Customer mostly wants the original, but mostly can’t afford it. So their money would not go to pocket of the originals creators anyway – that’s the same situation as with music and video sharing, so many have music and movies in a value that they earn in ten years. Thought of them spending it on such content is absurd.
Open source does not mean free to use. BUT: I can’t imagine a company like Prusa getting rid of every input taken as free opensource to be able to close it. If they do, they would act even worse than the clone makers as clone makers don’t say: “WE created this thing”, they are only manufacturing it.
The moment Prusa says that their product don’t contain a free license bound pieces, is the moment you know they went to insanity world and will collapse soon anyway, so the incentive to support them will be out.

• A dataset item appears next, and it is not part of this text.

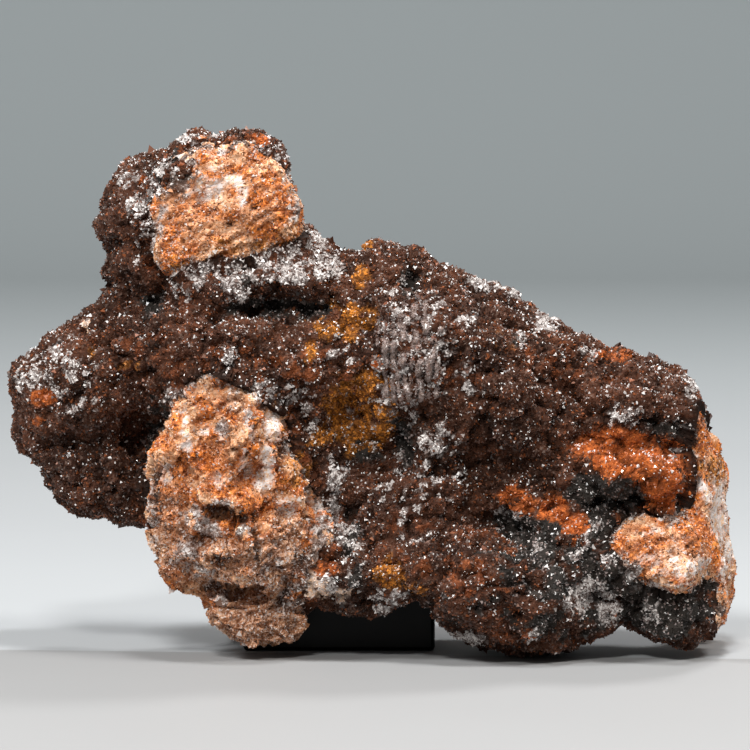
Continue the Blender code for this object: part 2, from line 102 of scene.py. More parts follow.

I think that this pose is here as a first step on a tragic path and there is no practical reason for it. Prusa is unable to send ordered products for over a month, so they have more than enough customers – that’s why they dare to post blogposts and ignore any reactions to them. They don’t have to care and they clearly don’t. This behaviour made me a former customer as I don’t want to support such approach anymore – yeah MK4 looks cool, but no, I will not buy it from Prusa. This article and complete lack of reaction to responses and questions is proving me right.
I agree with all of these arguments. In my opinion, everyone using open source should contribute in some way and if its only emphasizing and thanking the creators. At my company we are broadly supporting open source by using it and contributing to it. If there were only plain users, open source would soon be dead. For the same reason, I won‘t buy any products from companies violating open source licenses. In my experience, a lot of companies in China just take and don‘t give back.
Regarding the idea of introducing a better OSS license, I would like to add one point. What we need is an open source organisation that is financially backed by governments and companies and is able to sue violaters of OSS licenses. A new license does not help if it cannot be enforced, because nobody cares.